Straßburg ist eine sehr schöne und sehr interessante Stadt. Der Europagedanke kommt in jedem Winkel dieser Stadt zum Tragen, und zwar in geschichtlichen Aspekten, die wir bei einer Stadtführung näher kennen gelernt haben, aber natürlich auch im Europaparlament und den europäischen Institutionen vor Ort.
Hier zeigt sich: Was war die Antwort der Menschen nach der Erfahrung des 2. Weltkrieges? Mit welchen Antworten sind sie in die Zukunft geschritten und wie können wir diesen Gedanken aufgreifen und weiterführen. Es bietet letztendlich eine Antwort auf die Frage, was wir jetzt tun können. Wenn man aus einem KZ kommt – und der Tag des KZ-Besuches ist immer ein „schwarzer Tag“, den die Teilnehmenden häufig in sich gekehrt, mit schweren Gedanken verbringen – , dann braucht man eine Antwort, man muss den Blick nach vorne richten, sonst ist es zu viel. Und das bietet Straßburg noch einmal anders als München oder Berlin, weil dieser Europa-Gedanke deutlich im Vordergrund steht. Das fand ich einzigartig.
Unabhängig von Natzweiler-Struthof und Straßburg: Welche Empfehlungen kannst du interessierten Kolleg*innen für die Vorbereitung einer Fahrt geben?

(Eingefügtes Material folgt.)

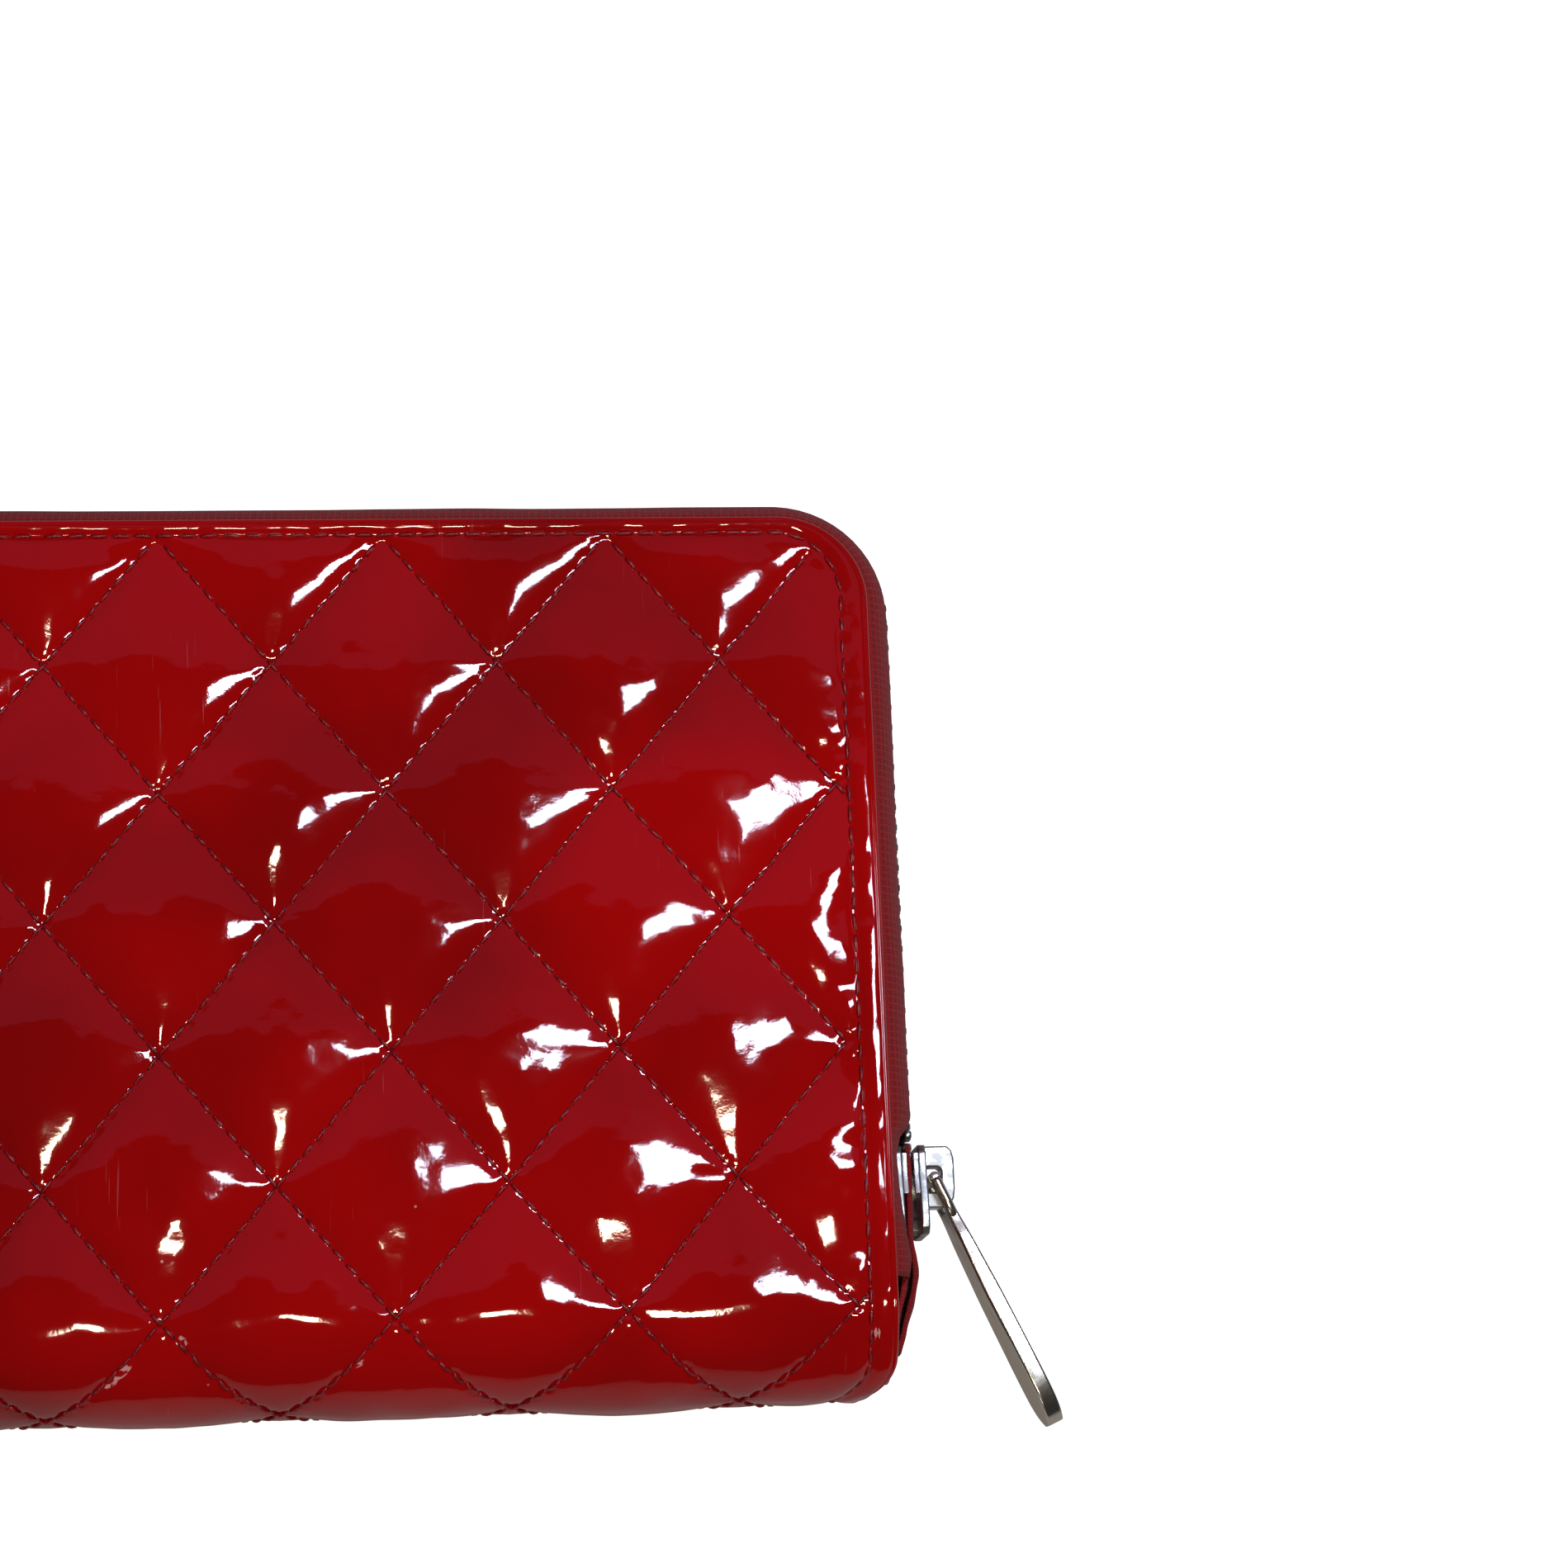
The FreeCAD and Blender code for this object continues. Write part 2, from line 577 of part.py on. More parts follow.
def crown(name, low, high, rise, wall, width, window_low, window_high):
    """The arch on a slider's outer plate that the puller hangs from, with rounded top corners."""
    block = box(name + "_block", ("0", rise), (f"-{low}", high), (f"-{width} / 2", f"{width} / 2"))
    window = box(name + "_window", ("-1", f"{rise} - {wall}"), (f"-{window_low}", window_high),
                 (f"-{width}", width))
    arch = cut(name + "_arch", block, window)
    doc.recompute()
    radius = SIZE[wall.replace("dims.", "")] * 0.8
    top = arch.Shape.BoundBox.XMax
    rounded = doc.addObject("Part::Fillet", name + "_rounded")
    rounded.Base = arch
    rounded.Edges = [
        (index + 1, radius, radius) for index, edge in enumerate(arch.Shape.Edges)
        if all(abs(vertex.X - top) < 1e-6 for vertex in edge.Vertexes)
        and abs(edge.Vertexes[0].Y - edge.Vertexes[-1].Y) < 1e-6]
    return rounded


def pull_tab(name, pin, length, width, neck, thickness, eye, arm):
    """A puller: a cross bar, two arms round the crown and a blade with a round end towards -Y."""
    bar = doc.addObject("Part::Cylinder", name + "_bar")
    bar.setExpression("Radius", pin)
    bar.setExpression("Height", neck)
    bar.setExpression("Placement.Base.z", f"-{neck} / 2")
    arms = box(name + "_arms", (f"-{pin}", pin), (f"-{eye} - 1.5", "0"), (f"-{neck} / 2", f"{neck} / 2"))
    gap = box(name + "_eye", (f"-2 * {pin}", f"2 * {pin}"), (f"-{eye}", "1"),
              (f"-{neck} / 2 + {arm}", f"{neck} / 2 - {arm}"))
    blade = box(name + "_blade", (f"-{thickness} / 2", f"{thickness} / 2"),
                (f"-{length} + {width} / 2", f"-{eye} - 0.8"), (f"-{width} / 2", f"{width} / 2"))
    tip = doc.addObject("Part::Cylinder", name + "_tip")
    tip.setExpression("Radius", f"{width} / 2")
    tip.setExpression("Height", thickness)
    tip.Placement = FreeCAD.Placement(Vector(), FreeCAD.Rotation(Vector(0, 1, 0), 90))
    tip.setExpression("Placement.Base.x", f"-{thickness} / 2")
    tip.setExpression("Placement.Base.y", f"-{length} + {width} / 2")
    return fuse(name + "_joined", [bar, cut(name + "_fork", arms, gap), blade, tip])


def main_slider():
    """The main zip's slider, its crown and its puller, low on the right side."""
    outer = "dims.half_width + dims.tape_reach - dims.tape / 2"
    plate_top = f"{outer} + dims.slider_gap / 2 + dims.slider_plate"
    shell = slider_shell("main_slider", "slider", "dims.slider_width")
    arch = crown("main_crown", "dims.crown_low", "dims.crown_high", "dims.crown_rise",
                 "dims.crown_wall", "dims.crown_width", "dims.window_low", "dims.window_high")
    for part, place_x, label in ((shell, outer, "slider_body"), (arch, plate_top, "slider_crown")):
        part.setExpression("Placement.Base.x", place_x)
        part.setExpression("Placement.Base.y", "-dims.slider_y")
        part.setExpression("Placement.Base.z", "dims.thickness / 2")
        keep(part, label)
    tab = pull_tab("main_puller", "dims.puller_pin", "dims.puller_length", "dims.puller_width",
                   "dims.puller_neck", "dims.puller_thickness", "dims.eye", "dims.arm")
    tab.Placement = FreeCAD.Placement(Vector(), FreeCAD.Rotation(Vector(0, 0, 1), PULLER_ANGLE))
    tab.setExpression("Placement.Base.x", f"{plate_top} + dims.pivot_rise")
    tab.setExpression("Placement.Base.y", "-dims.slider_y + dims.pivot_y")
    tab.setExpression("Placement.Base.z", "dims.thickness / 2")
    keep(tab, "puller")


def coin_slider():
    """The coin zip's slider, crown and puller, at the closed end on the left."""
    chain = "dims.coin_top + dims.coin_tape / 2"
    plate_top = f"{chain} + dims.small_gap / 2 + dims.small_plate"
    shell = slider_shell("small_slider", "small", "dims.small_width")
    arch = crown("small_arch", "dims.small_low", "dims.small_high", "dims.small_rise",
                 "dims.small_wall", "dims.small_crown", "dims.small_window_low",
                 "dims.small_window_high")
    turned = FreeCAD.Rotation(Vector(1, 1, 0), 180)
    for part, place_y, label in ((shell, chain, "coin_slider_body"),
                                 (arch, plate_top, "coin_slider_crown")):
        part.Placement = FreeCAD.Placement(Vector(), turned)
        part.setExpression("Placement.Base.x", "-dims.coin_slider_x")
        part.setExpression("Placement.Base.y", place_y)
        part.setExpression("Placement.Base.z", "dims.thickness / 2")
        keep(part, label)
    tab = pull_tab("small_tab", "dims.small_pin", "dims.small_puller", "dims.small_puller_width",
                   "dims.small_puller_neck", "dims.small_puller_thickness",
                   "dims.small_eye", "dims.small_arm")
    tab.Placement = FreeCAD.Placement(Vector(), FreeCAD.Rotation(Vector(0, 0, 1), 90))
    tab.setExpression("Placement.Base.x", "-dims.coin_slider_x + dims.small_pivot_y")
    tab.setExpression("Placement.Base.y", f"{plate_top} + dims.small_pivot_rise")
    tab.setExpression("Placement.Base.z", "dims.thickness / 2")
    keep(tab, "coin_puller")


# ---------------------------------------------------------------- assembly

def export():
    """Check every object, then write one STEP file per sub-part."""
    doc.recompute()
    for item in doc.Objects:
        if any(word in item.State for word in ("Invalid", "Error")):
            raise RuntimeError(f"{item.Label} failed: {item.State}")
    os.makedirs("parts", exist_ok=True)
    for part in subparts:
        shape = part.Shape
        if shape.isNull() or not shape.isValid() or not shape.Solids:
            raise RuntimeError(f"{part.Label} has no valid solid")
        shape.exportStep(f"parts/{part.Label}.step")
        print(f"{part.Label}: {len(shape.Solids)} solids, {shape.Volume:.1f} mm3")
    print(len(subparts), "sub-parts")


cover_layers("back", BACK_TAPE_END, BACK_TAPE_END)
for piece in cover_layers("front", LEFT_TAPE_END, FRONT_TAPE_END):
    turn_to_front(piece)
for cover_side in ("back", "front"):
    pocket_panels(cover_side)
spine()
for hand in ("left", "right"):
    gusset(f"{hand}_back_gusset", hand)
for hand in ("right", "left"):
    turn_to_front(gusset(f"{hand}_front_gusset", "left" if hand == "right" else "right"))
main_teeth()
zip_ends()
coin_pocket()
coin_teeth()
main_slider()
coin_slider()
export()
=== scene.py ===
"""Zip around wallet of red quilted patent leather: the looks of every piece.

The covers' leather is one quilted sheet, folded round the spine.  It is worked out unrolled, with x
along the wallet and `down` measured from the front cover's top edge, round the spine and up the back
to the back cover's top edge.  Lengths are millimetres; meshes are made in metres.
"""
import json
import logging
import math
from contextlib import contextmanager
from dataclasses import dataclass, field
from enum import Enum
from functools import cache
from typing import Iterable, Iterator, Sequence

import bmesh
import bpy
import numpy as np
from mathutils import Matrix, Vector

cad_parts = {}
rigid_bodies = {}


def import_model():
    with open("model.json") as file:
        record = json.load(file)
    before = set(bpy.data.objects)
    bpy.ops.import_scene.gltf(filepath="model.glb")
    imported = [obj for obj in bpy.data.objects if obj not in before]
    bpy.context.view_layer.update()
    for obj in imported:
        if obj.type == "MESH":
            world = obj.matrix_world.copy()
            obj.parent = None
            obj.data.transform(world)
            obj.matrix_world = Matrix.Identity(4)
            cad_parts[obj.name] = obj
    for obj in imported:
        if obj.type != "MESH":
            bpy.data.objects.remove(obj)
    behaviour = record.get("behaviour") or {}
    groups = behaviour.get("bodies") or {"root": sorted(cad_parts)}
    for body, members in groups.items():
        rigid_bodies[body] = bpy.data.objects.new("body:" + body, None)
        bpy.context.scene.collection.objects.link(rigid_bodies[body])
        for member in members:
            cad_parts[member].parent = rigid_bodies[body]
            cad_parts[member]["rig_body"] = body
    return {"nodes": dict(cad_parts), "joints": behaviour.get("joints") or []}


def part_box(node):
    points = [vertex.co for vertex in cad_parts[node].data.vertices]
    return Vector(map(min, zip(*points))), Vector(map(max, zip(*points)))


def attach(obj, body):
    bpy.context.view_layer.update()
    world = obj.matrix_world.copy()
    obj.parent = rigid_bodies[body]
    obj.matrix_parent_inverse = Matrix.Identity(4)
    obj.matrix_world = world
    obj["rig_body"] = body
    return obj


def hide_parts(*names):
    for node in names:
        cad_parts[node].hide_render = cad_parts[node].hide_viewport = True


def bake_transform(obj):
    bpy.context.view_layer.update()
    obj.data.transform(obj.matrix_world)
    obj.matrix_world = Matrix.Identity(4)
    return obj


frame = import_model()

MM = 0.001
FULL_TURN = 2 * math.pi
QUARTER_TURN = math.pi / 2
NOISE_CELLS = 64
SHARP_ANGLE = math.radians(30)
ROUNDING_PROFILE = 0.6
THREAD_SIDES = 6
log = logging.getLogger("wallet")


class Cover(Enum):
    """The two covers of the wallet."""

    FRONT = "front"
    BACK = "back"


class End(Enum):
    """The two ends of the wallet, by their direction along X."""

    LEFT = -1
    RIGHT = 1


# ------------------------------------------------------------------ numbers and lines

def box_mm(node: str) -> tuple[Vector, Vector]:
    """Lowest and highest corner of a CAD node, in millimetres."""
    low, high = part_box(node)
    return low / MM, high / MM


def smooth_step(share: np.ndarray) -> np.ndarray:
    """Ease a share between 0 and 1 at both ends."""
    return share * share * (3 - 2 * share)


def soft_noise(x: np.ndarray, y: np.ndarray, scale: float, seed: int) -> np.ndarray:
    """Smooth random heights between about -1 and 1.

    Args:
        x: first coordinate.
        y: second coordinate.
        scale: size of one hump, in the coordinates' unit.
        seed: seed of the random numbers.

    Returns:
        One height for each point.
    """
    table = np.random.default_rng(seed).uniform(-1, 1, (NOISE_CELLS, NOISE_CELLS))
    column, row = np.asarray(x) / scale, np.asarray(y) / scale
    left, low = np.floor(column).astype(int), np.floor(row).astype(int)
    across, up = smooth_step(column - left), smooth_step(row - low)
    corner = [table[(left + right) % NOISE_CELLS, (low + high) % NOISE_CELLS]
              for right, high in ((0, 0), (1, 0), (0, 1), (1, 1))]
    lower = corner[0] * (1 - across) + corner[1] * across
    upper = corner[2] * (1 - across) + corner[3] * across
    return lower * (1 - up) + upper * up


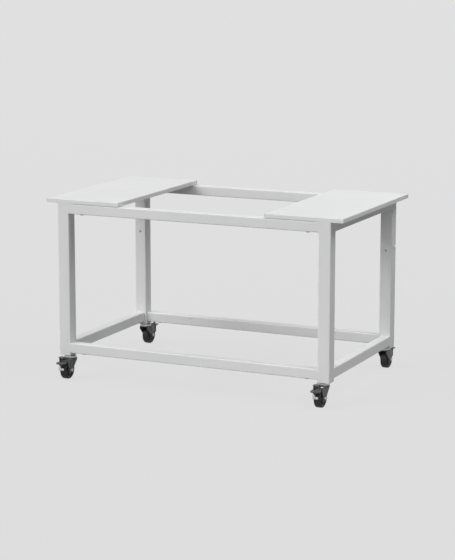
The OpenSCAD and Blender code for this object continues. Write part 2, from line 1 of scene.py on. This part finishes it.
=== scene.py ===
# Mobile work stand: a white powder coated tube frame on four braked casters, with two sheet steel
# top panels. The tubes and panels are the CAD model's own, dressed with finishes. The small metal,
# rubber and plastic pieces are modelled here.

import json
import math

import bmesh
import bpy
from mathutils import Matrix, Vector


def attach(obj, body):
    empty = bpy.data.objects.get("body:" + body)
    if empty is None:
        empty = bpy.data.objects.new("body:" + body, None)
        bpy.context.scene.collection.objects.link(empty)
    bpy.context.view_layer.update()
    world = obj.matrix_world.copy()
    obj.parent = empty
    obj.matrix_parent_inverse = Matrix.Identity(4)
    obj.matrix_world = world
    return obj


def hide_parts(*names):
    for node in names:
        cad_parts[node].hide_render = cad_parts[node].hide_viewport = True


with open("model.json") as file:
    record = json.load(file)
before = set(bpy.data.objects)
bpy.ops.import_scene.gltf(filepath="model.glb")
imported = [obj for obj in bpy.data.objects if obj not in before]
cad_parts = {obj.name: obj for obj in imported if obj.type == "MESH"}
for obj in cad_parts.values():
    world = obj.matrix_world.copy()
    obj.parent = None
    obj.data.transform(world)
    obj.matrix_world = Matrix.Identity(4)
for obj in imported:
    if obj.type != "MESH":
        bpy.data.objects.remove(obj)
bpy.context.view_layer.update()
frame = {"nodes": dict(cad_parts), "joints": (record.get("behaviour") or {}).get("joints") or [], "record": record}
cad = frame["nodes"]
MM = 0.001

# Where the frame's fasteners sit, in mm. The stand mirrors, so one corner stands for all four.
rail_undersides = (105, 671)
long_rail_bolt_at = (484, 336)
short_rail_bolt_at = (565, 255)
panel_screw_at = (522, 293, 711)
side_stud_at = (591, 331, 513)

# Each caster's swivel on the floor, by its corner. A rear caster is a front one turned half round.
swivels = {joint["name"].removeprefix("swivel_"): Vector((*joint["pos_m"][:2], 0))
           for joint in frame["joints"] if joint["name"].startswith("swivel_")}

# Sizes of a caster, in its own frame: the swivel is at the origin and the wheel trails towards -Y.
tread_r_mm = 37.5
axle = Vector((0, -28 * MM, tread_r_mm * MM))
fork_half = 18.5 * MM
pedal_pin = Vector((0, -50.375 * MM, 76.255 * MM))


# Finishes

class Wire:
    """A socket in a finish, so that its maths can be written as Python."""

    def __init__(self, finish, socket):
        self.finish = finish
        self.socket = socket

    def maths(self, operation, first, second):
        return self.finish.add("ShaderNodeMath", {"operation": operation}, {0: first, 1: second})

    def __add__(self, other):
        return self.maths("ADD", self, other)

    def __sub__(self, other):
        return self.maths("SUBTRACT", self, other)

    def __rsub__(self, other):
        return self.maths("SUBTRACT", other, self)

    def __mul__(self, other):
        return self.maths("MULTIPLY", self, other)

    __radd__ = __add__
    __rmul__ = __mul__


class Tree:
    """The nodes of a finish or of the surroundings."""

    def __init__(self, tree):
        self.tree = tree

    def add(self, kind, settings=None, sockets=None, out=0):
        """A new node: its settings or its ramp's stops first, then its sockets' values or links."""
        node = self.tree.nodes.new(kind)
        for key, value in (settings or {}).items():
            if key == "stops":
                for stop, (at, shade) in zip(node.color_ramp.elements, value):
                    stop.position = at
                    stop.color = (shade, shade, shade, 1)
            else:
                setattr(node, key, value)
        for key, value in (sockets or {}).items():
            self.join(value, node.inputs[key])
        return Wire(self, node.outputs[out])

    def join(self, value, socket):
        if isinstance(value, Wire):
            self.tree.links.new(value.socket, socket)
        else:
            socket.default_value = value

    def seen(self):
        """1 where the camera, a gloss or a clear piece sees it, and 0 where it lights the stand."""
        camera_ray, gloss_ray, clear_ray = [
            self.add("ShaderNodeLightPath", out=f"Is {kind} Ray")
            for kind in ("Camera", "Glossy", "Transmission")]
        return self.add("ShaderNodeMath", {"operation": "ADD", "use_clamp": True},
                        {0: camera_ray + gloss_ray, 1: clear_ray})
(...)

Nach meinen Erfahrungen ist es wichtig, rechtzeitig mit der Vorbereitung zu beginnen und mindestens ein Jahr Vorlauf einzuplanen, um sich zu informieren und Kontakt zu den Gedenkstätten herzustellen. Sinnvoll ist es, mit den Gedenkstättenpädagog*innen telefonisch Kontakt aufzunehmen, um sich im Detail über die Angebote der jeweiligen Einrichtung zu informieren und das für die Gruppe passende Programm abzusprechen. Ich habe im Vorfeld der Natzweiler-Fahrt das Konzentrationslager besucht und mit dem Autor der Broschüre gesprochen. Das war hilfreich, aber nicht zwingend notwendig. Wenn Kolleg*innen eine zweite oder dritte Fahrt an denselben Ort anbieten, vereinfacht das natürlich die Vorbereitung. Und eine letzte Erfahrung und Empfehlung: Für uns war es sehr produktiv, dass wir die Gedenkstättenfahrt im Team vorbereitet haben und die unterschiedlichen Perspektiven und Interessen der Beteiligten für das „Gesamtpaket“ (einschließlich der Kulturangebote, der Freizeit- und auch der Abendgestaltung) nutzen konnten.
Vielen Dank für das Gespräch!
Das Interview führte Gregor Randerath.